» WHAT THIS TASK INVOLVES:
Can the data below be echoed back word for word?

>> START DATA SUPPLIED

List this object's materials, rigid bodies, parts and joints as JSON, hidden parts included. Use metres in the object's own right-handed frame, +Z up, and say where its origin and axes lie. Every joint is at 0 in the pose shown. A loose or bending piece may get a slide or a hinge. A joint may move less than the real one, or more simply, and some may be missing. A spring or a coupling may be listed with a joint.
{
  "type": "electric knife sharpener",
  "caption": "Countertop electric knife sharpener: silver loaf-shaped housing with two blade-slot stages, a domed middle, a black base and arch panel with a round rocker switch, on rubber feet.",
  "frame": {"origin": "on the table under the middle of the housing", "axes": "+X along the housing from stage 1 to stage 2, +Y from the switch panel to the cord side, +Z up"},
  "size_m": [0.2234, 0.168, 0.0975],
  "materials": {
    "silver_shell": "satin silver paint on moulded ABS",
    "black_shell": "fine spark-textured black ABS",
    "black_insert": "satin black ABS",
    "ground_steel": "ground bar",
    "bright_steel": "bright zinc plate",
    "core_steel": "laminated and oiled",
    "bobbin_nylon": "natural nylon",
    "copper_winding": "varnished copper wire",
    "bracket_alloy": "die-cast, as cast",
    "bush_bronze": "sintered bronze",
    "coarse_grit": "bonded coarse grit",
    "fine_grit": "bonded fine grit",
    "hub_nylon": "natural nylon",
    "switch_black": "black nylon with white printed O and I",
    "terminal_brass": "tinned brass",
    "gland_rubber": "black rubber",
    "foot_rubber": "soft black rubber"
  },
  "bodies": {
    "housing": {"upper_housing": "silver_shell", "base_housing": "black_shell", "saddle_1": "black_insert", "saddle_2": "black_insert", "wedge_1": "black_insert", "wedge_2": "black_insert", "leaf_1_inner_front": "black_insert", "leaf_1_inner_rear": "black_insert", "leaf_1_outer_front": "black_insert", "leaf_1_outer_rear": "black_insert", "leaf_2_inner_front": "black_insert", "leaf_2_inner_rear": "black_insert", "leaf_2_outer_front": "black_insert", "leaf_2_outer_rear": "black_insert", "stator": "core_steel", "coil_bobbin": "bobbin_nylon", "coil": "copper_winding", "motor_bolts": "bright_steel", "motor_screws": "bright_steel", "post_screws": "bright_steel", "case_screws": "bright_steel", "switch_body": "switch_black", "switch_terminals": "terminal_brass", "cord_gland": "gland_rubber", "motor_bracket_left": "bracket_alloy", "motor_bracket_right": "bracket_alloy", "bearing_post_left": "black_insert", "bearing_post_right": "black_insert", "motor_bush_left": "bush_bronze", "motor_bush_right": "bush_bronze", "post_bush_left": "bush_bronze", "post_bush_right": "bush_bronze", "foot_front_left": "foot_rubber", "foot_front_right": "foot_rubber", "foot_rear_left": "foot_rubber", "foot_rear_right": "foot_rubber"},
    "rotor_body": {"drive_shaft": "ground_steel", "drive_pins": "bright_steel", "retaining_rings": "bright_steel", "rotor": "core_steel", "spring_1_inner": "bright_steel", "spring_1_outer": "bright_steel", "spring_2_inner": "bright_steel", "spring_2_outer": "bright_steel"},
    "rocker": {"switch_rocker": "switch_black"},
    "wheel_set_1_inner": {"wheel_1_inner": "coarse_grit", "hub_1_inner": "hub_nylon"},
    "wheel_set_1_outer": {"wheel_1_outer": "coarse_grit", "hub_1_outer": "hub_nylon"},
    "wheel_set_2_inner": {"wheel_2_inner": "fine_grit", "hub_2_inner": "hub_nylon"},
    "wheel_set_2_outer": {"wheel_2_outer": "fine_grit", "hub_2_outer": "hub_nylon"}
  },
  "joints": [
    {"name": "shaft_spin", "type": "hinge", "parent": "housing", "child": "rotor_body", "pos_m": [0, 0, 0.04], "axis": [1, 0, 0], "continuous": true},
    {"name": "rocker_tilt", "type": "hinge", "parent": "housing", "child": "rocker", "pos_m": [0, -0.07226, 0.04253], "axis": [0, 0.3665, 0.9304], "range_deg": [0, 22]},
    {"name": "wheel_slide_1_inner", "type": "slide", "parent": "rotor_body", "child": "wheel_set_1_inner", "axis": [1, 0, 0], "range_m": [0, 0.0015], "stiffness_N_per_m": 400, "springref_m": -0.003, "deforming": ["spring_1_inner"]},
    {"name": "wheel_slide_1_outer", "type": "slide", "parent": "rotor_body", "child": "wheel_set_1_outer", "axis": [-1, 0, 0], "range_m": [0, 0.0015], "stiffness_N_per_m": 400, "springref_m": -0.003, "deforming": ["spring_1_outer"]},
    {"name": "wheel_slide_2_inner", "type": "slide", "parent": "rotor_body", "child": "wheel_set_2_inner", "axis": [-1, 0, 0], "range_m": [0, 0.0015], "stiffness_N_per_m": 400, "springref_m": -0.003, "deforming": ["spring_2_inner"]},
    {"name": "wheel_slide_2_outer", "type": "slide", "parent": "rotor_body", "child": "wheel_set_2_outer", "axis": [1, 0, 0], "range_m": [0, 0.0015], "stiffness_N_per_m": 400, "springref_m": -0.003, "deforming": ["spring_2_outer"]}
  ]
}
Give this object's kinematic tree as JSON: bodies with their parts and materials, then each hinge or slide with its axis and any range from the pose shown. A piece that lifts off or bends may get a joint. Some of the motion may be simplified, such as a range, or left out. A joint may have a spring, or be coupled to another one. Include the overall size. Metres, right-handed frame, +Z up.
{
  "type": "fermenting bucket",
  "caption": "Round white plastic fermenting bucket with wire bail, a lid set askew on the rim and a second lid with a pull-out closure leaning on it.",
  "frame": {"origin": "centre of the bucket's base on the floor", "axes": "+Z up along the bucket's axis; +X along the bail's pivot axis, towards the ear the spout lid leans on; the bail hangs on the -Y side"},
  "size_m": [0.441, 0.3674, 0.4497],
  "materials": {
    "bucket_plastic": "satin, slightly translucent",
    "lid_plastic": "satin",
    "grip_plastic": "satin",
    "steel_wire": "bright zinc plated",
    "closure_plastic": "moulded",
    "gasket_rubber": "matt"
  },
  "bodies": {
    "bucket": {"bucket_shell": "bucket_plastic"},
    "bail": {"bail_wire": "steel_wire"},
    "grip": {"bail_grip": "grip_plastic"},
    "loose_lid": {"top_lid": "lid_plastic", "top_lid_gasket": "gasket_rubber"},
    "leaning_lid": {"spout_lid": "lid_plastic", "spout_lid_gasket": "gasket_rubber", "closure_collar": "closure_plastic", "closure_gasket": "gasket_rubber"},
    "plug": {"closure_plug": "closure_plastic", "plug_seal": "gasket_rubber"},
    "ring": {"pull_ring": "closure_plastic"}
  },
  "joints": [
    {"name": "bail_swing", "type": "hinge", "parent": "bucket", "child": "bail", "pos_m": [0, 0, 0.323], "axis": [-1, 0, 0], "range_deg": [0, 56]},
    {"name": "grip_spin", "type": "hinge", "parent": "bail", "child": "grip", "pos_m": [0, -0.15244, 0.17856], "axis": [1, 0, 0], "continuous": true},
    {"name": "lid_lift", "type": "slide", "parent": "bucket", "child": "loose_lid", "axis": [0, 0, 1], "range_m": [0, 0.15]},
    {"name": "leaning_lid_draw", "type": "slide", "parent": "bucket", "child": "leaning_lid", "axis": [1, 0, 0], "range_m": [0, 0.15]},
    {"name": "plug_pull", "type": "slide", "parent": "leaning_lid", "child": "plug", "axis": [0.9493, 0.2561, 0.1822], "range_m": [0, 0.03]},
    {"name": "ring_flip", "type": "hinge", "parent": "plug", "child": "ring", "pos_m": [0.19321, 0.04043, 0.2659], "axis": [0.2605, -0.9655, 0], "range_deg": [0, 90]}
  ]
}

>> END DATA SUPPLIED

» RESPONSE TO THIS TASK:
List this object's materials, rigid bodies, parts and joints as JSON, hidden parts included. Use metres in the object's own right-handed frame, +Z up, and say where its origin and axes lie. Every joint is at 0 in the pose shown. A loose or bending piece may get a slide or a hinge. A joint may move less than the real one, or more simply, and some may be missing. A spring or a coupling may be listed with a joint.
{
  "type": "electric knife sharpener",
  "caption": "Countertop electric knife sharpener: silver loaf-shaped housing with two blade-slot stages, a domed middle, a black base and arch panel with a round rocker switch, on rubber feet.",
  "frame": {"origin": "on the table under the middle of the housing", "axes": "+X along the housing from stage 1 to stage 2, +Y from the switch panel to the cord side, +Z up"},
  "size_m": [0.2234, 0.168, 0.0975],
  "materials": {
    "silver_shell": "satin silver paint on moulded ABS",
    "black_shell": "fine spark-textured black ABS",
    "black_insert": "satin black ABS",
    "ground_steel": "ground bar",
    "bright_steel": "bright zinc plate",
    "core_steel": "laminated and oiled",
    "bobbin_nylon": "natural nylon",
    "copper_winding": "varnished copper wire",
    "bracket_alloy": "die-cast, as cast",
    "bush_bronze": "sintered bronze",
    "coarse_grit": "bonded coarse grit",
    "fine_grit": "bonded fine grit",
    "hub_nylon": "natural nylon",
    "switch_black": "black nylon with white printed O and I",
    "terminal_brass": "tinned brass",
    "gland_rubber": "black rubber",
    "foot_rubber": "soft black rubber"
  },
  "bodies": {
    "housing": {"upper_housing": "silver_shell", "base_housing": "black_shell", "saddle_1": "black_insert", "saddle_2": "black_insert", "wedge_1": "black_insert", "wedge_2": "black_insert", "leaf_1_inner_front": "black_insert", "leaf_1_inner_rear": "black_insert", "leaf_1_outer_front": "black_insert", "leaf_1_outer_rear": "black_insert", "leaf_2_inner_front": "black_insert", "leaf_2_inner_rear": "black_insert", "leaf_2_outer_front": "black_insert", "leaf_2_outer_rear": "black_insert", "stator": "core_steel", "coil_bobbin": "bobbin_nylon", "coil": "copper_winding", "motor_bolts": "bright_steel", "motor_screws": "bright_steel", "post_screws": "bright_steel", "case_screws": "bright_steel", "switch_body": "switch_black", "switch_terminals": "terminal_brass", "cord_gland": "gland_rubber", "motor_bracket_left": "bracket_alloy", "motor_bracket_right": "bracket_alloy", "bearing_post_left": "black_insert", "bearing_post_right": "black_insert", "motor_bush_left": "bush_bronze", "motor_bush_right": "bush_bronze", "post_bush_left": "bush_bronze", "post_bush_right": "bush_bronze", "foot_front_left": "foot_rubber", "foot_front_right": "foot_rubber", "foot_rear_left": "foot_rubber", "foot_rear_right": "foot_rubber"},
    "rotor_body": {"drive_shaft": "ground_steel", "drive_pins": "bright_steel", "retaining_rings": "bright_steel", "rotor": "core_steel", "spring_1_inner": "bright_steel", "spring_1_outer": "bright_steel", "spring_2_inner": "bright_steel", "spring_2_outer": "bright_steel"},
    "rocker": {"switch_rocker": "switch_black"},
    "wheel_set_1_inner": {"wheel_1_inner": "coarse_grit", "hub_1_inner": "hub_nylon"},
    "wheel_set_1_outer": {"wheel_1_outer": "coarse_grit", "hub_1_outer": "hub_nylon"},
    "wheel_set_2_inner": {"wheel_2_inner": "fine_grit", "hub_2_inner": "hub_nylon"},
    "wheel_set_2_outer": {"wheel_2_outer": "fine_grit", "hub_2_outer": "hub_nylon"}
  },
  "joints": [
    {"name": "shaft_spin", "type": "hinge", "parent": "housing", "child": "rotor_body", "pos_m": [0, 0, 0.04], "axis": [1, 0, 0], "continuous": true},
    {"name": "rocker_tilt", "type": "hinge", "parent": "housing", "child": "rocker", "pos_m": [0, -0.07226, 0.04253], "axis": [0, 0.3665, 0.9304], "range_deg": [0, 22]},
    {"name": "wheel_slide_1_inner", "type": "slide", "parent": "rotor_body", "child": "wheel_set_1_inner", "axis": [1, 0, 0], "range_m": [0, 0.0015], "stiffness_N_per_m": 400, "springref_m": -0.003, "deforming": ["spring_1_inner"]},
    {"name": "wheel_slide_1_outer", "type": "slide", "parent": "rotor_body", "child": "wheel_set_1_outer", "axis": [-1, 0, 0], "range_m": [0, 0.0015], "stiffness_N_per_m": 400, "springref_m": -0.003, "deforming": ["spring_1_outer"]},
    {"name": "wheel_slide_2_inner", "type": "slide", "parent": "rotor_body", "child": "wheel_set_2_inner", "axis": [-1, 0, 0], "range_m": [0, 0.0015], "stiffness_N_per_m": 400, "springref_m": -0.003, "deforming": ["spring_2_inner"]},
    {"name": "wheel_slide_2_outer", "type": "slide", "parent": "rotor_body", "child": "wheel_set_2_outer", "axis": [1, 0, 0], "range_m": [0, 0.0015], "stiffness_N_per_m": 400, "springref_m": -0.003, "deforming": ["spring_2_outer"]}
  ]
}
Give this object's kinematic tree as JSON: bodies with their parts and materials, then each hinge or slide with its axis and any range from the pose shown. A piece that lifts off or bends may get a joint. Some of the motion may be simplified, such as a range, or left out. A joint may have a spring, or be coupled to another one. Include the overall size. Metres, right-handed frame, +Z up.
{
  "type": "fermenting bucket",
  "caption": "Round white plastic fermenting bucket with wire bail, a lid set askew on the rim and a second lid with a pull-out closure leaning on it.",
  "frame": {"origin": "centre of the bucket's base on the floor", "axes": "+Z up along the bucket's axis; +X along the bail's pivot axis, towards the ear the spout lid leans on; the bail hangs on the -Y side"},
  "size_m": [0.441, 0.3674, 0.4497],
  "materials": {
    "bucket_plastic": "satin, slightly translucent",
    "lid_plastic": "satin",
    "grip_plastic": "satin",
    "steel_wire": "bright zinc plated",
    "closure_plastic": "moulded",
    "gasket_rubber": "matt"
  },
  "bodies": {
    "bucket": {"bucket_shell": "bucket_plastic"},
    "bail": {"bail_wire": "steel_wire"},
    "grip": {"bail_grip": "grip_plastic"},
    "loose_lid": {"top_lid": "lid_plastic", "top_lid_gasket": "gasket_rubber"},
    "leaning_lid": {"spout_lid": "lid_plastic", "spout_lid_gasket": "gasket_rubber", "closure_collar": "closure_plastic", "closure_gasket": "gasket_rubber"},
    "plug": {"closure_plug": "closure_plastic", "plug_seal": "gasket_rubber"},
    "ring": {"pull_ring": "closure_plastic"}
  },
  "joints": [
    {"name": "bail_swing", "type": "hinge", "parent": "bucket", "child": "bail", "pos_m": [0, 0, 0.323], "axis": [-1, 0, 0], "range_deg": [0, 56]},
    {"name": "grip_spin", "type": "hinge", "parent": "bail", "child": "grip", "pos_m": [0, -0.15244, 0.17856], "axis": [1, 0, 0], "continuous": true},
    {"name": "lid_lift", "type": "slide", "parent": "bucket", "child": "loose_lid", "axis": [0, 0, 1], "range_m": [0, 0.15]},
    {"name": "leaning_lid_draw", "type": "slide", "parent": "bucket", "child": "leaning_lid", "axis": [1, 0, 0], "range_m": [0, 0.15]},
    {"name": "plug_pull", "type": "slide", "parent": "leaning_lid", "child": "plug", "axis": [0.9493, 0.2561, 0.1822], "range_m": [0, 0.03]},
    {"name": "ring_flip", "type": "hinge", "parent": "plug", "child": "ring", "pos_m": [0.19321, 0.04043, 0.2659], "axis": [0.2605, -0.9655, 0], "range_deg": [0, 90]}
  ]
}